I had no expectations for the event. The website description simply said it was a chance to receive feedback from an agent. I thought it would be helpful to know which elements of my pitch were off-putting, and more specifically if the novel concept itself just wasn’t saleable and I should work on something else. So, it was an amazing experience to be told by someone in the industry that my writing style is good. It’s a huge validation of all the efforts I’ve put in over the years.

A third piece of luck I should mention is the agent I originally booked to meet was unable to attend, and the agent I met replaced him. From researching her, I was already happy, because her bio expressed her interest in Young Adult, while the original agent (from a pick of three not yet booked up) seemed only partially suitable due to his interest in Adult Fantasy.

The lesson I have taken from the festival generally is that this is a much better way to get in touch with agents.
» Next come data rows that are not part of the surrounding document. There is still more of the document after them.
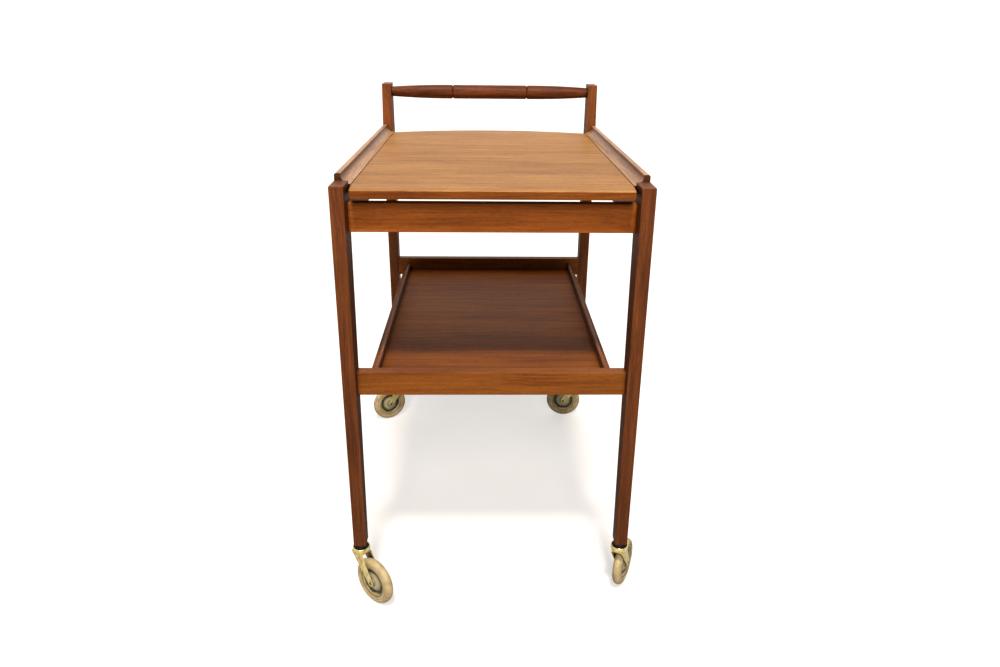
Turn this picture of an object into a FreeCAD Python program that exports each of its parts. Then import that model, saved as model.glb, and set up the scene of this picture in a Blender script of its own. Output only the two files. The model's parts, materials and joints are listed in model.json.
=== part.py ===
import FreeCAD, Part
import math
import os

# A two-tier teak serving cart on four swivel casters, in millimetres, Z up, floor at z = 0.
# X runs across the cart, Y along it towards the push handle. Every piece is drawn about the
# middle of the wooden frame. The casters are swivelled, so the cart's footprint reaches
# further one way than the other, and the pieces are written out about the footprint's middle.

# Overall sizes
overall_width = 430.0        # across the outer faces of the legs
overall_length = 642.0       # along the outer faces of the legs
front_leg_top = 662.5        # from the floor
back_leg_top = 750.0         # the back legs carry the handle

# Legs: flat boards whose inner edge tapers below the aprons
leg_width = 19.5             # across the cart
leg_depth = 44.0             # along the cart, from the aprons up
leg_toe_depth = 24.0         # along the cart, at the caster
leg_edge_radius = 1.3
leg_end_band = 1.0           # edges this near a leg's two ends are all rounded
back_leg_taper_start = 644.0
back_leg_outer_taper = 1.5   # what the outer face leans in by at the top
back_leg_inner_taper = 0.8   # what the inner face leans out by at the top

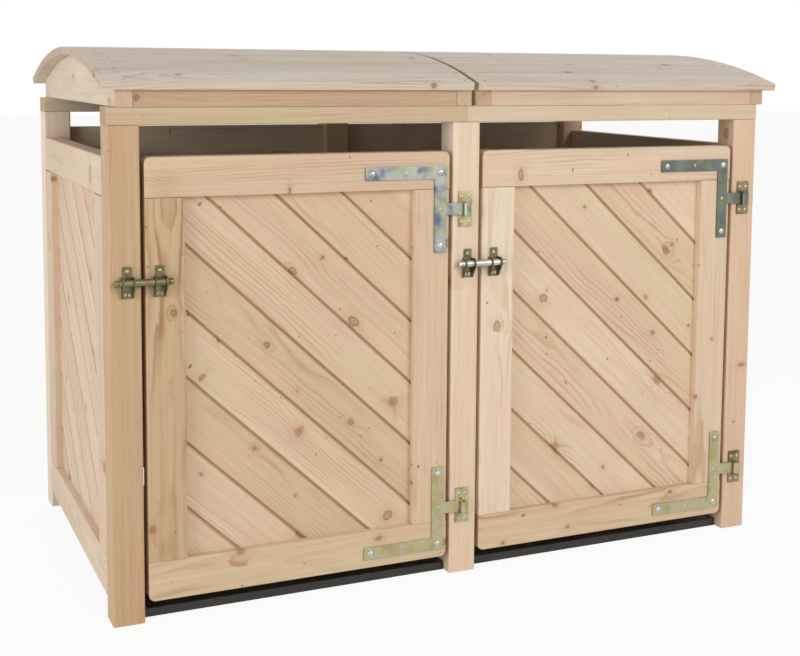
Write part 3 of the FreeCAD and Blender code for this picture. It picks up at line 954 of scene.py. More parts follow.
@dataclass(frozen=True)
class PlatedFinish(Finish):
    """Zinc plated steel."""

    silver: Shade = (196, 198, 196)
    first_tint: Shade = (170, 176, 160)
    second_tint: Shade = (186, 178, 132)
    patch_size: float = 0.028
    metallic: float = 0.85
    relief: float = 0.00012

    def dress(self, graph: Graph, shader: bpy.types.Node) -> None:
        """Join the plating to its shader."""
        shades = {"Silver": self.silver, "First Tint": self.first_tint, "Second Tint": self.second_tint}
        plating = PlatingMottle.place(graph, {
            "Place": graph.add("TexCoord").outputs["Object"],
            **{name: screen_colour(shade) for name, shade in shades.items()},
            "Patch Size": self.patch_size,
        }).outputs
        shader.inputs["Metallic"].default_value = self.metallic
        self.join(graph, shader, plating, self.relief)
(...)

Meeting them in person begins a dialogue, allows them to see your passion and understand your aims much better than a sentence or two bio in a query letter ever can. Another statistic I learned from another session at the festival is that a big agent receives 700 to 1000 submissions every week to their inbox, of which they might accept just two new clients a year. I always knew the chances were slim, but statistics like that really hammer home just how infinitesimally slim the odds are. A really good question was asked in the general agent meet, when they referred to how most of their clients are not unsolicited. Someone asked how they find new writers, then, if they don’t find them in the slushpile, and the answer was: events like this one.

If nothing else, I know to look out for future events which involve agents. And that my writing is good.